The other thing I observed this weekend are neighbors helping neighbors. While more than 85% of workers are employed, many are helping their neighbors, family and friends financially to try to help them avoid losing their homes or just paying bills. This is putting more strain on the financially strong households by saving more of their money to help others rather than spending. This is also becoming a spiral effect that will result in lower retail sales and even more job losses.

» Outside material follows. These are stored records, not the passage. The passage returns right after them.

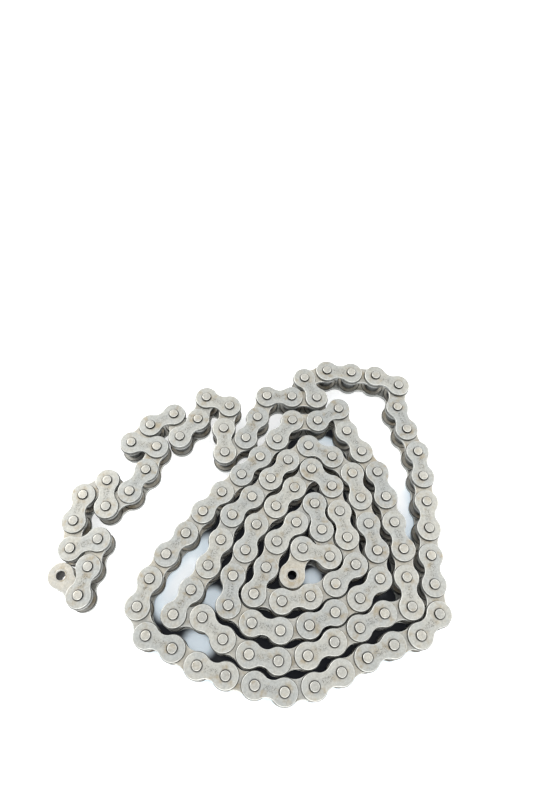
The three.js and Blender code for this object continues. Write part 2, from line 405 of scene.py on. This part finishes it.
def steel(
    name, tones, wall, edge, roughness, stains=0.0, ring_at=None, ring_width=0.5, grainy=True, scuffed=False
):
    """Lightly oiled steel: a face between two tones, darker walls, bright edges of wear and painted highlight,
    tan stains near the pins, a dark ring at a radius of grime and painted shade, scuffs at the middle of the
    link, and fine grain."""
    nodes = Nodes(name, roughness, STEEL_METALLIC)
    seed = nodes.seed()
    own = nodes.place()
    x, along, across, radius = link_map(nodes, own)
    shifted = nodes.shifted(own, seed)
    upright = upright_map(nodes)
    cloud = nodes.noise(shifted, CLOUD_SCALE)
    blot = nodes.noise(shifted, BLOT_SCALE, 4.0, 0.6)
    mottle = nodes.noise(shifted, MOTTLE_SCALE, 4.0, 0.75)
    grain = nodes.noise(shifted, GRAIN_SCALE, 4.0, 0.7)

    colour = nodes.mix(nodes.ramp(nodes.math("MULTIPLY_ADD", seed, 0.3, cloud), 0.4, 0.9), *tones)
    near_pin = nodes.ramp(radius, 8.5, 3.0)
    stained = nodes.ramp(nodes.math("MULTIPLY_ADD", near_pin, 0.10, blot), 0.62 - stains, 0.86 - stains)
    colour = nodes.mix(nodes.math("MULTIPLY", stained, 0.6), colour, RUST_TAN)
    colour = nodes.mix(nodes.ramp(upright, 0.2, 0.6), wall, colour)
    # Bright rounded edges: partly polish from wear, partly a painted highlight.
    wear_and_highlight = nodes.math("SUBTRACT", nodes.ramp(upright, 0.3, 0.6), nodes.ramp(upright, 0.9, 0.985))
    colour = nodes.mix(nodes.math("MULTIPLY", wear_and_highlight, 0.75), colour, edge)
    # A dark ring, partly grime and partly painted shade: round the pins on the outer plates, and a painted shadow
    # under the outer plates' edges on the inner plates; none where no neighbour's plate covers it.
    if ring_at is not None:
        off_ring = nodes.math("ABSOLUTE", nodes.math("SUBTRACT", radius, ring_at))
        ring = nodes.ramp(off_ring, ring_width, 0.3 * ring_width)
        ring = nodes.math("MULTIPLY", ring, nodes.math("MULTIPLY_ADD", blot, 0.8, 0.45))
        ring = nodes.math("MULTIPLY", ring, covered(nodes, x))
        colour = nodes.mix(ring, colour, GRIME_AND_SHADE)
    if scuffed:
        middle = nodes.math("MULTIPLY", nodes.ramp(along, 4.6, 3.0), nodes.ramp(across, 2.4, 1.2))
        marks = nodes.ramp(nodes.noise(shifted, SCUFF_SCALE, 3.0, 0.7), 0.49, 0.60)
        colour = nodes.mix(nodes.math("MULTIPLY", nodes.math("MULTIPLY", middle, marks), 0.6), colour, GRIME_AND_SHADE)

    shade = nodes.math("MULTIPLY_ADD", grain, 0.40, 0.29)
    shade = nodes.math("MULTIPLY_ADD", mottle, 1.0, shade)
    shade = nodes.math("MULTIPLY_ADD", seed, 0.10, shade)
    tinted = nodes.add("VectorMath", {"operation": "SCALE"})
    nodes.feed(tinted.inputs[0], colour)
    nodes.feed(tinted.inputs["Scale"], shade)
    nodes.feed(nodes.shader.inputs["Base Color"], tinted.outputs[0])
    if grainy:
        nodes.feed(nodes.shader.inputs["Roughness"], nodes.math("MULTIPLY_ADD", grain, 0.2, roughness - 0.1))
        normal = nodes.bump(grain, GRAIN_DEPTH * MM, 0.5)
        nodes.feed(nodes.shader.inputs["Normal"], nodes.bump(cloud, CLOUD_DEPTH * MM, 0.4, normal))
    return nodes.material


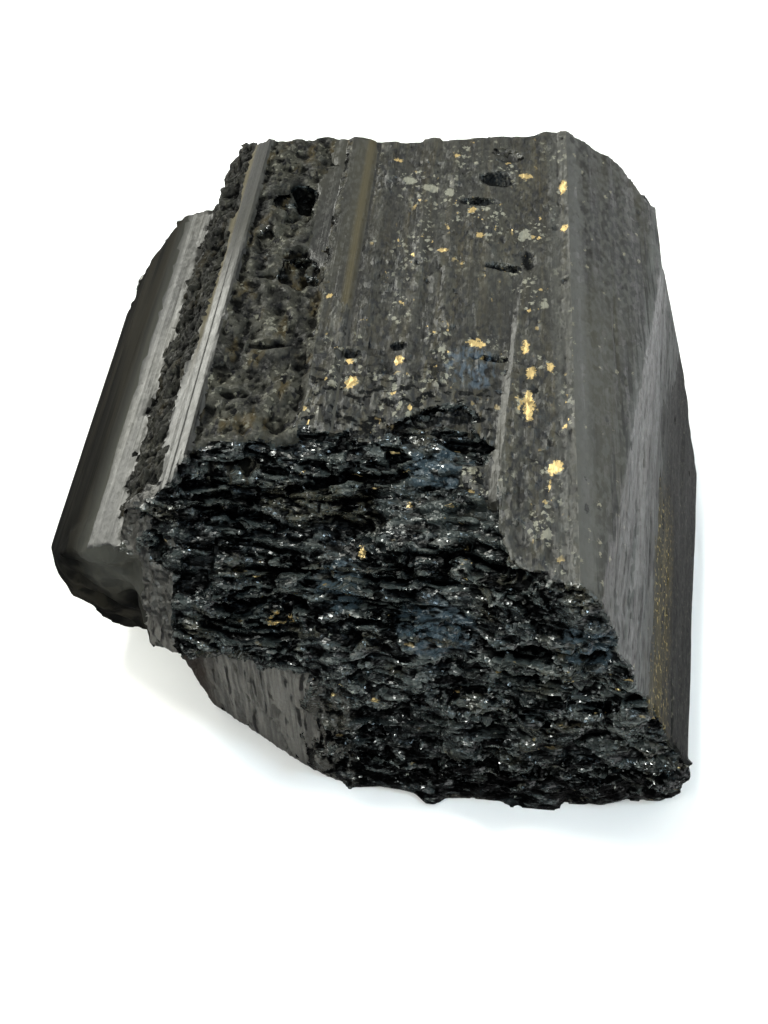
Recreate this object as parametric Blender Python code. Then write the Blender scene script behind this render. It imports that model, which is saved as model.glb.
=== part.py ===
"""A hand-sized chunk of black tourmaline, lying on the side of its prism.

Two parallel crystals have grown together along Y: a broad main crystal with a flat, stepped top and
chamfered right side, and a narrow one low on its left. Their sides carry the fine lengthwise ribs of
tourmaline, and both ends are broken across the grain, in ledges. X is to the right, Z is up, and the
origin is on the flat face that the chunk rests on.

Every mesh holds millimetres, and hangs on an empty whose scale, MM, turns them into metres.
"""

import random
from math import radians

import bmesh
import bpy
from mathutils import Matrix, Vector, noise

MM = 0.001

# The chunk as a whole
PART_NAME = "tourmaline_crystal"
HEIGHT = 29.0
RIDGE_X = 15.0  # the long ridge between the top and the right side
STONE_COLOUR = (0.022, 0.023, 0.024, 1.0)
STONE_ROUGHNESS = 0.38

# Cross-sections, as (x, z) corners, anticlockwise seen from the front
MAIN_SECTION = [
    (-14.4, 0.0),
    (24.0, 0.0),
    (28.8, 2.2),
    (30.1, 8.4),
    (28.6, 14.4),
    (24.3, 24.3),
    (RIDGE_X, HEIGHT),
    (14.0, HEIGHT - 0.35),
    (-3.4, HEIGHT - 0.45),
    (-3.8, HEIGHT - 0.1),
    (-5.9, HEIGHT - 0.05),
    (-6.4, HEIGHT - 0.5),
    (-14.2, HEIGHT - 0.1),
    (-15.9, HEIGHT - 1.6),
    (-18.9, 25.6),
    (-19.5, 22.0),
    (-18.5, 12.0),
    (-16.9, 4.5),
]
SIDE_SECTION = [
    (-13.0, 9.0),
    (-13.0, 21.5),
    (-19.4, 22.2),
    (-22.2, 21.5),
    (-25.6, 18.3),
    (-28.0, 14.6),
    (-27.2, 11.0),
    (-24.2, 8.2),
    (-20.2, 7.0),
]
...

This is not good for the economy.
We have to get out of this cycle. I don't have the answers. But the bottom line is unemployment and until the government focuses on unemployment stops focusing on housing prices and bank losses, the economy will continue to get worse. We are wasting trillions of dollars in areas that will not result in more jobs. It will take years for the government to figure it out the way they are handling the current crisis. Its a shame but it is true.
ABOUT THE MARKET
The fear has re-entered the market. I can feel it, you can feel it. But why is the VIX staying so low? I think the answer to that is, bulls seem to accept that we are going to have a "correction" so they are OK with the fall we are entering. Bears seem to be expecting it so they, of course, are fine.
The VIX will go up when the current retreat goes lower than bulls are expecting. That could happen when/if we go down below 875. I think bulls are expecting support at this level and going lower could result in a panic sell situation causing the market to run down to 820 with very little resistance.
But, since the VIX is still low, you still have to exercise caution. The market could reverse here and cause a short squeeze. I remain mostly short with plenty of cash on the side and waiting for the market to dip below 875 and the VIX to go above 36 to really jump on it. I will exit if the market advances above 900. But do your own DD and don't get over extended.